What incentive it does appear to give is thinking that the white pulses are "secondary" weapons - not in the sense of being the weaker of the two options, but in the sense of being used only when the "primaries" are not good enough. The initial battle goes badly when only the red beams are used, but those do appear to be the standard response to a threat, or at least to the threat of a gigantic adversary starship. The second engagement goes better when the white bolts assist. We might argue that the white bolts are a point-defense system especially capable of dealing with incoming missiles, which is why they are decisive against Nero. But we don't actually see the white bolts hit Nero's missiles much; the tide seems to turn simply because the red beams find the missiles better when fired by George Kirk than when fired by Robau.

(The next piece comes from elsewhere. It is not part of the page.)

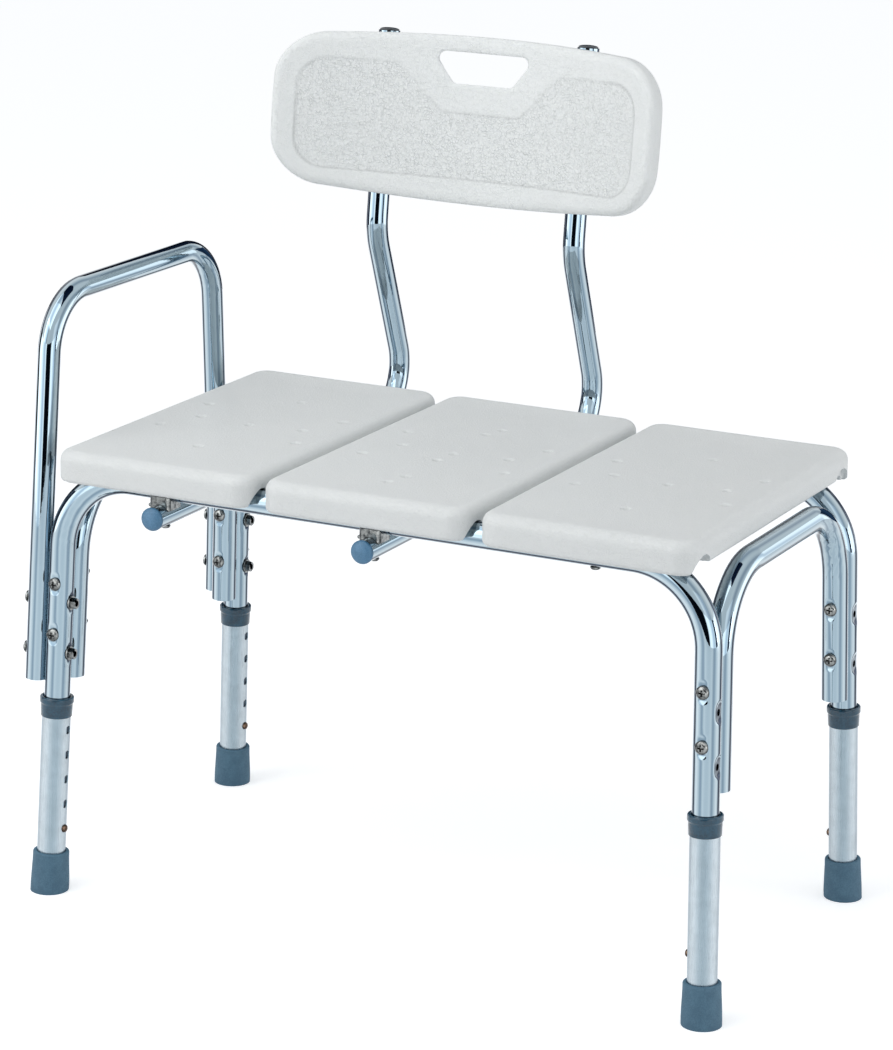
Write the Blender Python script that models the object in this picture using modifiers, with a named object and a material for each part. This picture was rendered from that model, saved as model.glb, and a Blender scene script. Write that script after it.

No idea on megatonnage, because no incarnation of Star Trek has given us a good idea on that sort of thing. We only know that an internal explosion of a hundred megatons killed the Doomsday Machine, which was stated to be much tougher than Star Trek starships. From the looks of it, the weapons of the Kelvin never destroy anything bigger than the projectiles of the Narada; no damage is seen on the Narada herself until the ramming.

So the bolts and beams might be quite weak, or then hellishly powerful but wasting 99% of their power in killing these tiny projectiles. The fact that both Robau and Kirk fight a purely defensive battle keeps us from seeing their true power. OTOH, the fact that neither of the skippers seems to make a dent in the enemy ship, or even tries to, might indicate that they already know this to be hopeless - and perhaps also that the beams and bolts are at the lower end of Starfleet ship-to-ship weaponry and for that reason no match for the Narada, whereas standard Starfleet weaponry indeed is capable of handing enemy starships, even big ones...

Timo Saloniemi
 
The script for STXI calls them "photons," distinct from phaser beams, the latter being used to shoot down Narada's missiles. They are similar in color to Enterprise' photon torpedoes, though, so for consistency I'm thinking they're probably the same weapon.

This all generally leads me to think that Abrams' team is either bringing back the idea of caseless torpedoes, or Kelvin's launchers were some type of photon grenade launchers belt-fed from an internal magazine. Lately I lean towards the latter explanation only because it's easier to speculate how the photons are supposed to work, while energy-bolt/caseless photons get a bit fuzzy.

So the bolts and beams might be quite weak, or then hellishly powerful but wasting 99% of their power in killing these tiny projectiles. The fact that both Robau and Kirk fight a purely defensive battle keeps us from seeing their true power. OTOH, the fact that neither of the skippers seems to make a dent in the enemy ship, or even tries to, might indicate that they already know this to be hopeless - and perhaps also that the beams and bolts are at the lower end of Starfleet ship-to-ship weaponry and for that reason no match for the Narada, whereas standard Starfleet weaponry indeed is capable of handing enemy starships, even big ones...

What's interesting is that Narada largely stops firing around the same time Kelvin looses weapons, and the intensity of its missile barrage begins to thin out long before this. I half believe Kelvin did serious damage to the Narada before finally ramming it, but without sensors--and with half of his ship exploding around him--George Kirk had no way of knowing this even if he had the time to take a few scans, which he didn't.
 
We might also speculate that the Narada has real trouble reloading.

Consider her last stand against Spock's ramming run: "FIRE EVERYTHING!" means letting loose just a couple of dozen projectiles in one great swarm, even though it would be statistically rather odd for the ship to only have a couple of dozen missiles left - not enough for even one good battle of the types witnessed earlier on.

It's quite possible that the Narada, being essentially a civilian vessel, is unable to scale its weapons response up or down much. There's little if any difference between the "shoot to disable" first attack on the Kelvin and the "shoot to finish off" second attack, and both appear quite similar to the attack unleashed against the Enterprise later on. Nero's crew might be able to place a combat-modified mining projectile in every launching chute in, say, five minutes, and Nero would then fire off all of them at once to create at least a modicum of a military-rate offense.

No need to assume serious damage on the Narada from George Kirk's attack, then, when the ship seems resilient enough to the attacks of half a dozen ships of that caliber in the later engagement.

Of course, we have to wonder how the Narada dealt with a) the 47 Klingon ships or b) the local defenses of Vulcan or Earth if his only weapon could only fire about twenty times before time-consuming reloading. But we probably have to speculate on him possessing other weapons that were useless against starships but useful against starship formations (say, another drop of the red matter he had plenty in stock), and others that worked against surface defenders.